Mr. Major noted that there is subpar infrastructure and utilities in the area and they see the development of the Hyatt House as a positive for the development of utilities and other infrastructure.
“We would love to organize gymnastics competitions in Davis,” he said. He said visiting competitors and their families would stay for awhile and that would be a positive for the whole community, but “they need a place to stay.

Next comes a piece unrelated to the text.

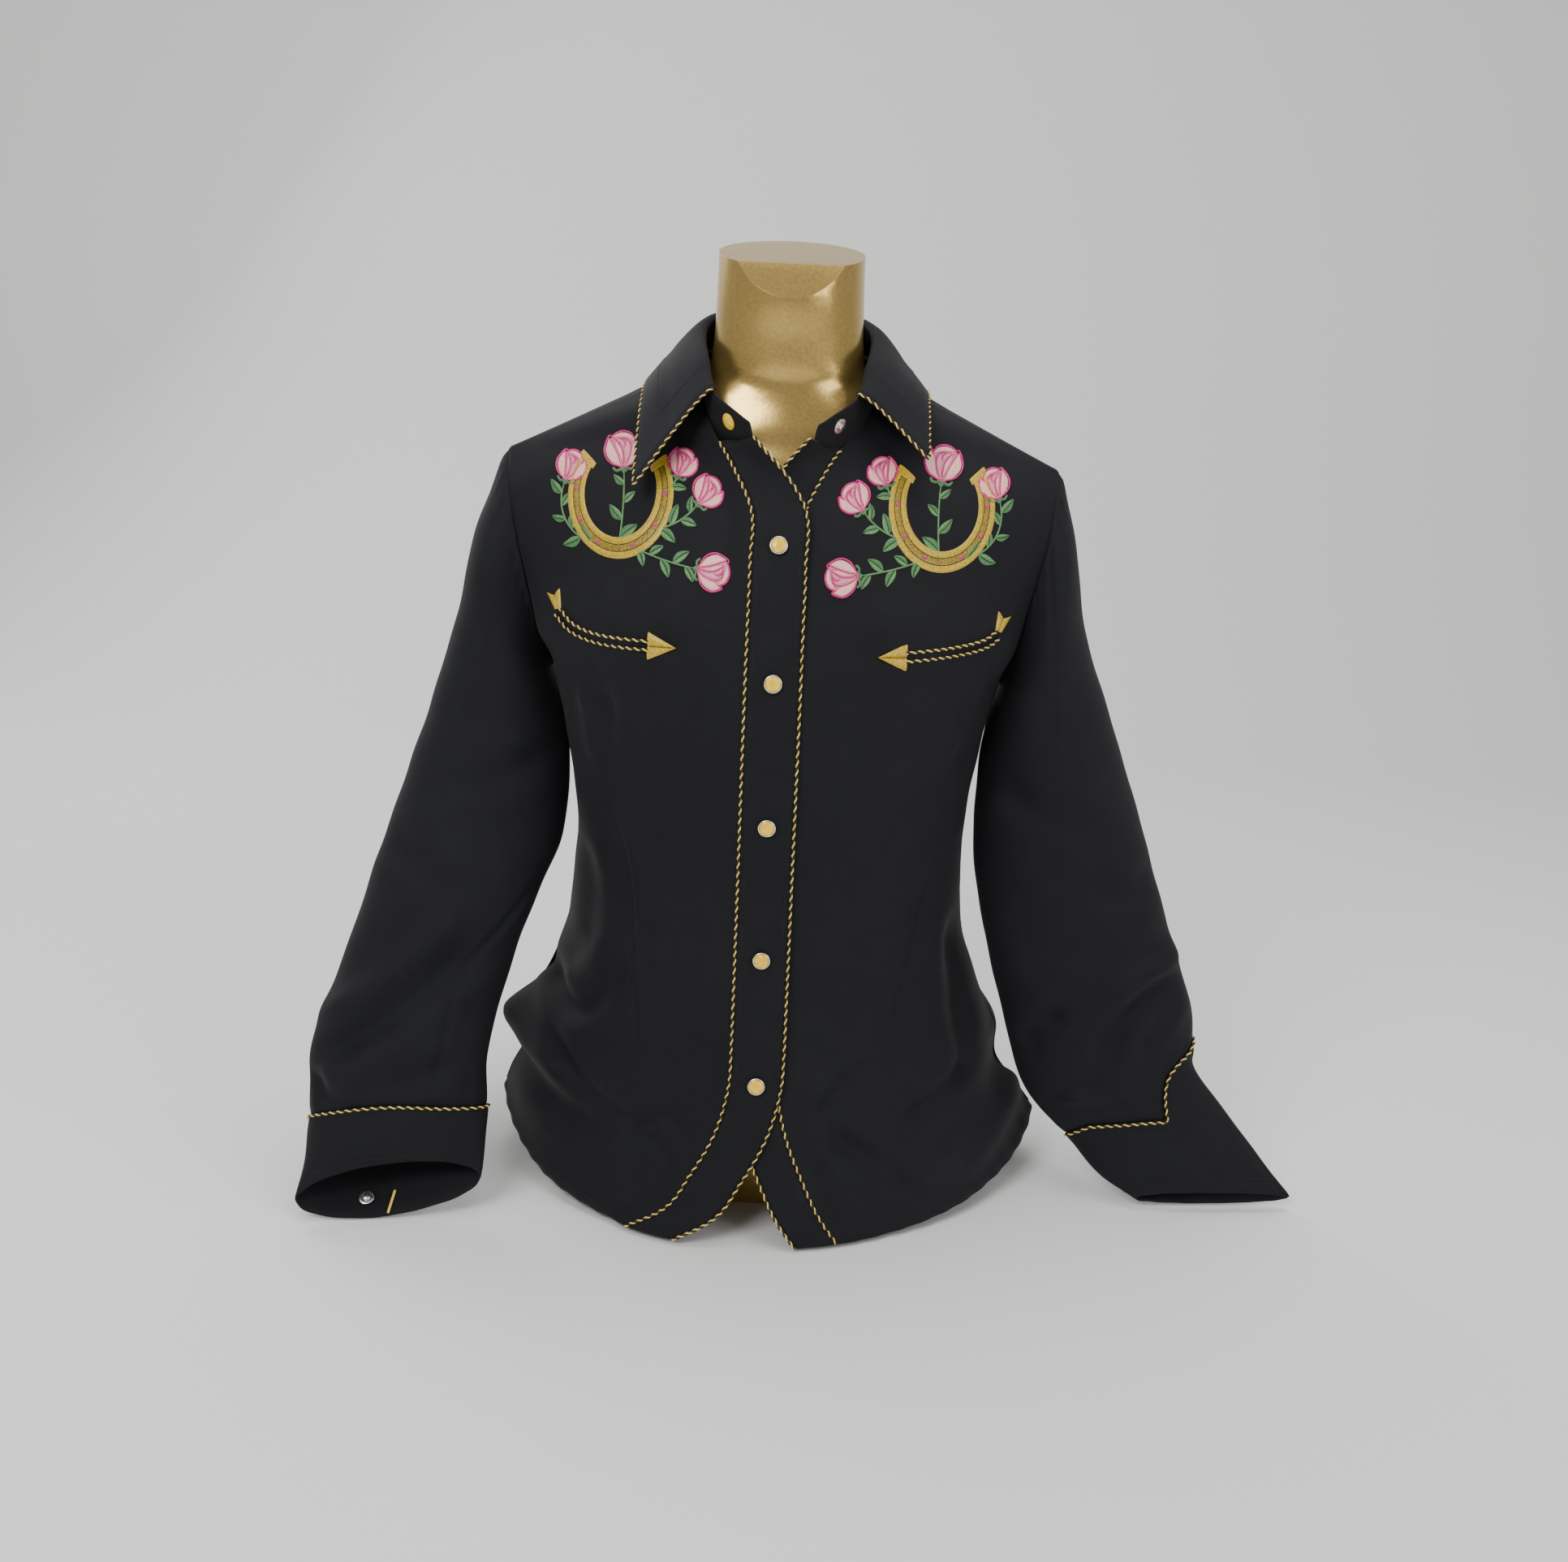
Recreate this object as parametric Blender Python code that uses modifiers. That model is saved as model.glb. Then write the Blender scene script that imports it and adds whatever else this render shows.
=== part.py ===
"""A women's western snap shirt worn on a limbless gold dress form.

Metres, +Z up, +X to the viewer's right, the front faces -Y, the form stands on z = 0.
"over" is the wearer's right front (side -1), whose placket lies on top; "under" is side +1.
"""
import math

import bmesh
import bpy
import numpy as np
from mathutils import Vector

# ---- driving dimensions -------------------------------------------------------------------
CLOTH = 0.0012          # wall of one cotton twill panel
BAND = 0.0016           # wall of a folded, fused band: placket, stand, cuff, collar
SEAM = 0.0003           # gap between pieces
HALF_BAND = 0.0175      # half the width of the over placket
HALF_UNDER = 0.0147     # half the width of the under placket
CORD_RADIUS = 0.0011    # twisted piping
CORD_GAP = 0.00045      # gap beside a cord
TIP_V = 0.68            # row at which the side seam ends and the armhole starts
PLACKET_TOP_V = 0.925   # row at which the placket meets the collar stand
BACK_NECK_V = 0.94      # row at which the back's centre line ends at the neckline
CUFF_START = 0.86       # sleeve position of the cuff's top edge
CUFF_GAP = 0.0026       # gap above the cuff, as a share of the sleeve's length
SNAP_HEIGHTS = (0.500, 0.411, 0.310, 0.211, 0.117)
NECK_CAP = 0.717        # height of the back edge of the neck's slanted cap
NECK_FACET = (0.0, -0.040, 0.692)   # a point on the neck's front facet
MM = 0.001

# ---- front: one row per cross section, from the hem up -------------------------------------
# v, start (x, y, z) on the placket's centre line, lead (x, y, z) from it,
# end x on the over and the under side, end (y, z), trail (x, y, z) back from the end
FRONT_ROWS = (
    (0.000, 0.000, -0.1710, 0.0013, 0.092, 0.000, 0.000, 0.207, 0.226, 0.000, 0.046, -0.020, -0.085, -0.048),
    (0.050, 0.000, -0.1600, 0.0300, 0.090, 0.000, 0.000, 0.199, 0.206, 0.000, 0.070, -0.010, -0.085, -0.030),
    (0.100, 0.000, -0.1510, 0.0600, 0.088, 0.000, 0.000, 0.190, 0.190, 0.000, 0.092, -0.004, -0.080, -0.020),
    (0.160, 0.000, -0.1430, 0.0970, 0.086, 0.000, 0.000, 0.190, 0.183, 0.000, 0.120, 0.000, -0.078, -0.014),
    (0.220, 0.000, -0.1380, 0.1330, 0.085, 0.000, 0.000, 0.173, 0.172, 0.000, 0.148, 0.000, -0.075, -0.010),
    (0.300, 0.000, -0.1340, 0.1820, 0.084, 0.000, 0.000, 0.157, 0.158, 0.000, 0.190, 0.000, -0.072, -0.005),
    (0.400, 0.000, -0.1340, 0.2420, 0.082, 0.000, 0.000, 0.149, 0.151, 0.000, 0.245, 0.000, -0.072, 0.000),
    (0.500, 0.000, -0.1380, 0.3030, 0.083, 0.000, 0.000, 0.150, 0.153, 0.000, 0.300, 0.000, -0.075, 0.000),
    (0.600, 0.000, -0.1430, 0.3600, 0.086, 0.000, 0.000, 0.158, 0.160, 0.000, 0.352, 0.000, -0.078, 0.000),
    (0.665, 0.000, -0.1433, 0.3990, 0.088, 0.000, 0.000, 0.166, 0.168, 0.000, 0.3885, 0.000, -0.080, 0.002),
    (0.680, 0.000, -0.1430, 0.4080, 0.088, 0.000, 0.000, 0.168, 0.170, 0.000, 0.398, 0.000, -0.080, 0.002),
    (0.740, 0.000, -0.1360, 0.4460, 0.086, 0.000, 0.000, 0.177, 0.178, -0.030, 0.426, -0.008, -0.060, 0.006),
    (0.800, 0.000, -0.1240, 0.4880, 0.080, 0.000, 0.000, 0.185, 0.186, -0.038, 0.463, -0.030, -0.042, 0.010),
    (0.865, 0.002, -0.1070, 0.5270, 0.066, 0.004, 0.000, 0.195, 0.196, -0.033, 0.503, -0.042, -0.028, 0.013),
    (0.925, 0.030, -0.0800, 0.5730, 0.018, 0.022, -0.008, 0.202, 0.202, -0.018, 0.533, -0.050, -0.028, 0.018),
    (0.950, 0.043, -0.0620, 0.5830, 0.026, 0.012, -0.010, 0.204, 0.204, -0.010, 0.544, -0.050, -0.014, 0.021),
    (0.975, 0.064, -0.0330, 0.6035, 0.036, 0.002, -0.014, 0.205, 0.205, -0.004, 0.551, -0.050, -0.006, 0.022),
    (1.000, 0.0715, 0.0040, 0.6205, 0.042, 0.000, -0.0195, 0.206, 0.206, 0.001, 0.556, -0.050, 0.000, 0.0232),
)
# v, sideways shift of the placket's centre line on the over and the under side,
# height of the over placket above the front surface
BAND_ROWS = (
    (0.00, 0.078, 0.050, 0.0032),
    (0.03, 0.048, 0.036, 0.0032),
    (0.08, 0.026, 0.020, 0.0032),
    (0.13, 0.010, 0.007, 0.0033),
    (0.19, 0.001, -0.001, 0.0035),
    (0.24, 0.000, -0.0028, 0.0037),
    (0.28, 0.000, -0.0028, 0.0037),
    (0.74, 0.000, -0.0028, 0.0037),
    (0.78, 0.000, -0.0028, 0.0042),
    (0.86, 0.000, 0.0000, 0.0058),
    (0.90, 0.000, 0.0000, 0.0056),
    (0.93, 0.000, 0.0000, 0.0050),
    (1.00, 0.000, 0.0000, 0.0050),
)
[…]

That’s not adequate right now.”
DeChristy Adams noted that, as a mother of two gymnasts, this might help improve the troublesome parking situation at Davis Diamonds. “The parking in their lot is very bad and there are lots of children,” she said.
She is also the fundraiser at Montgomery Elementary School, “Marguerite is the school that has a lot of low income housing in South Davis therefore there’s a tremendous low income population at the school… We have over 60 percent low income and the Hyatt House project has been tremendously generous with their offer of support to help these children get extracurricular exposure to things that a lot of kids get after school, in school.”
Scott Davis, while neither opposing nor supporting the project, noted he lives within 500 feet of a four-story apartment complex – the Eighth and Wake project built by the university on Wake Forest Drive a few years ago. “There were a lot of concerns about that project, but in retrospect we’ve all come to realize it was really a pretty good thing for us because we live right next to 113, and the noise off that highway is kind of ridiculous at times.”
“Without that structure there we’d be getting the full force of that 24/7,” he continued. “I’m not here as a proponent or a detractor of the project, that’s not why I’m here. I’m just here to share my experience which is that in my neighborhood we haven’t had any problems with this development… I can certainly vouch for the fact that the noise abatement has been a real benefit to our neighborhood in that regard.”
The Planning Commission discussed with city staff doing a full walk-through of the site as a public meeting. They would not make a determination on the project at that time, which right now is scheduled for their next meeting on September 14.